▸ **WHAT THE TASK ASKS**:
Begin with the line that contains "placed.rotate(V(0, 0, 0), V(0, 0, 1), facing)" and end with the line that contains "obj.parent = empty", transcribing exactly each line in that stretch and no other.

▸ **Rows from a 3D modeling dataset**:
□ □ □

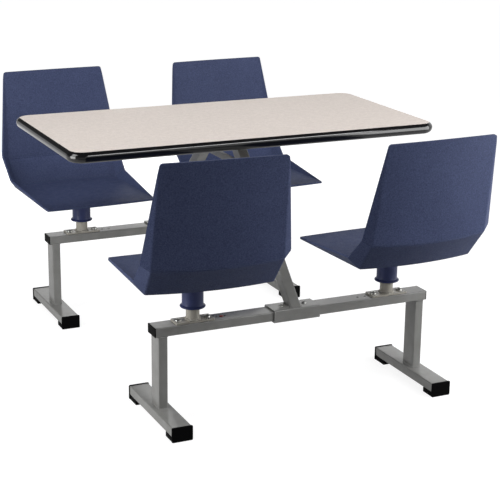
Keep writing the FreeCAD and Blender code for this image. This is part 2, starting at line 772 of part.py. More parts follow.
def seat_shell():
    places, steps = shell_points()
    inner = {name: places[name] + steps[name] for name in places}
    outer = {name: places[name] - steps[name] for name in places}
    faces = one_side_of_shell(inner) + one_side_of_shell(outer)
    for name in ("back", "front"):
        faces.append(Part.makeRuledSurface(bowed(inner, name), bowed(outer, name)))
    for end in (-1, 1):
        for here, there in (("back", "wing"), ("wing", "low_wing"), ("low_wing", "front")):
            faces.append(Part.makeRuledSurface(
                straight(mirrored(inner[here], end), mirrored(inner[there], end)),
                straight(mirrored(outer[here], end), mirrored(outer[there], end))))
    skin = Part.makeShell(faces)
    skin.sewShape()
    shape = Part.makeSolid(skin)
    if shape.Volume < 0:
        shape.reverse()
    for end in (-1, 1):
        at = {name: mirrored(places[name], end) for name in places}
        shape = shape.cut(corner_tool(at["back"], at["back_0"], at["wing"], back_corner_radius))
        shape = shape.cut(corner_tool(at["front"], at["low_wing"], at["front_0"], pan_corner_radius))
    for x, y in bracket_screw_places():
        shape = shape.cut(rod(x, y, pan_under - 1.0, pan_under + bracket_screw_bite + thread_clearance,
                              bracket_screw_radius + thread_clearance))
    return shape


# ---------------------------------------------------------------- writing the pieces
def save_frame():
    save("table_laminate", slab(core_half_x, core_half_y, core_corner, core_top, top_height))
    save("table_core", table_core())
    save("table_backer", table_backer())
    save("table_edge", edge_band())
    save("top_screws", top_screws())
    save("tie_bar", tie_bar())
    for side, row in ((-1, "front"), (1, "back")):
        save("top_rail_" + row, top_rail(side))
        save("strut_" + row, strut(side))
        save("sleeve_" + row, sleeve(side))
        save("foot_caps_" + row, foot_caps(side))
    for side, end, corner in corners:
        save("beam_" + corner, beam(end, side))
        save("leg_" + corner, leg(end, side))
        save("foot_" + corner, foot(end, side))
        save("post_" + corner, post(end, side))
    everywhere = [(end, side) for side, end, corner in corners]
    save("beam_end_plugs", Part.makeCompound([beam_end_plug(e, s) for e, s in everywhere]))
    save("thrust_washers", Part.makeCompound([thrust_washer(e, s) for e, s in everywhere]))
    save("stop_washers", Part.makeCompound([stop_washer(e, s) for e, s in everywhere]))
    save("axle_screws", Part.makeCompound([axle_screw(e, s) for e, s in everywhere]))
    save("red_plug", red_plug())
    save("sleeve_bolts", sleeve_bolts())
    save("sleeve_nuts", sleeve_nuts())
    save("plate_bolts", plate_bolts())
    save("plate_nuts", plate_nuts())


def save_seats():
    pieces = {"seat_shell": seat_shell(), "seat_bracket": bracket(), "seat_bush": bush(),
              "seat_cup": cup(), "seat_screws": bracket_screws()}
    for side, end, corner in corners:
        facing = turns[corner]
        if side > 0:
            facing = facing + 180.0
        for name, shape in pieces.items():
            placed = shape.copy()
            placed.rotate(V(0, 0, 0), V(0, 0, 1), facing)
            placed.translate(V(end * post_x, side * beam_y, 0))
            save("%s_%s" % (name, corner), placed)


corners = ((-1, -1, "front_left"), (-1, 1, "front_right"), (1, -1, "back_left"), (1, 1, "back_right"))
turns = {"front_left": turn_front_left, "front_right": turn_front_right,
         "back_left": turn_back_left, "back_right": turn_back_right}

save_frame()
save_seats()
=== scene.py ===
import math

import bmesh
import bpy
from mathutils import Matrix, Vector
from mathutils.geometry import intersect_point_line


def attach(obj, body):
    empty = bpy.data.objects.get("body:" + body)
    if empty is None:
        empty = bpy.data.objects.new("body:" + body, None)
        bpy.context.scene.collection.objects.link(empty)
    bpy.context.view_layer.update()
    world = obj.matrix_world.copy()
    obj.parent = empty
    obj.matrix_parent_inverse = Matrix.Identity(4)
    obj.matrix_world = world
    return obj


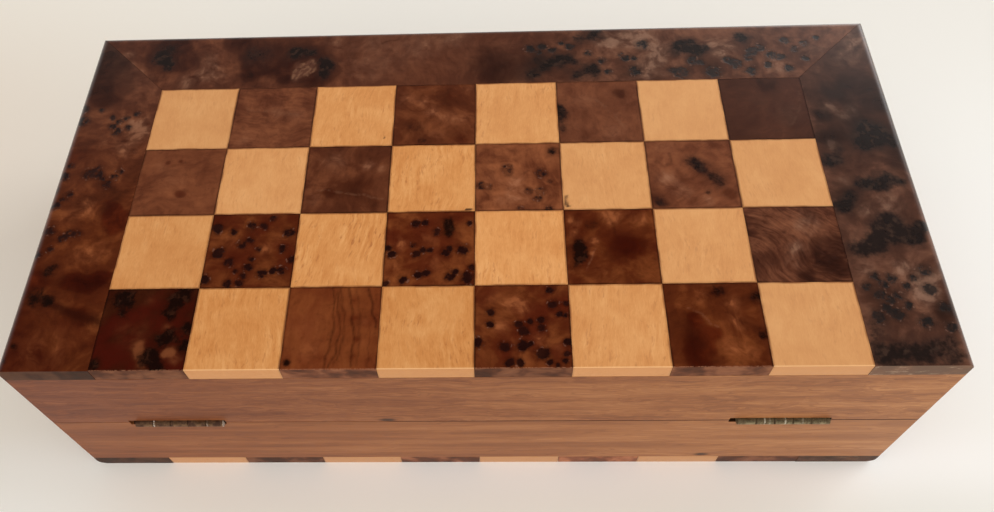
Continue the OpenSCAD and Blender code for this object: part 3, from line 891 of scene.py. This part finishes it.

□ □ □

▸ **SOLUTION FOR THIS TASK**:
            placed.rotate(V(0, 0, 0), V(0, 0, 1), facing)
            placed.translate(V(end * post_x, side * beam_y, 0))
            save("%s_%s" % (name, corner), placed)


corners = ((-1, -1, "front_left"), (-1, 1, "front_right"), (1, -1, "back_left"), (1, 1, "back_right"))
turns = {"front_left": turn_front_left, "front_right": turn_front_right,
         "back_left": turn_back_left, "back_right": turn_back_right}

save_frame()
save_seats()
=== scene.py ===
import math

import bmesh
import bpy
from mathutils import Matrix, Vector
from mathutils.geometry import intersect_point_line


def attach(obj, body):
    empty = bpy.data.objects.get("body:" + body)
    if empty is None:
        empty = bpy.data.objects.new("body:" + body, None)
        bpy.context.scene.collection.objects.link(empty)
    bpy.context.view_layer.update()
    world = obj.matrix_world.copy()
    obj.parent = empty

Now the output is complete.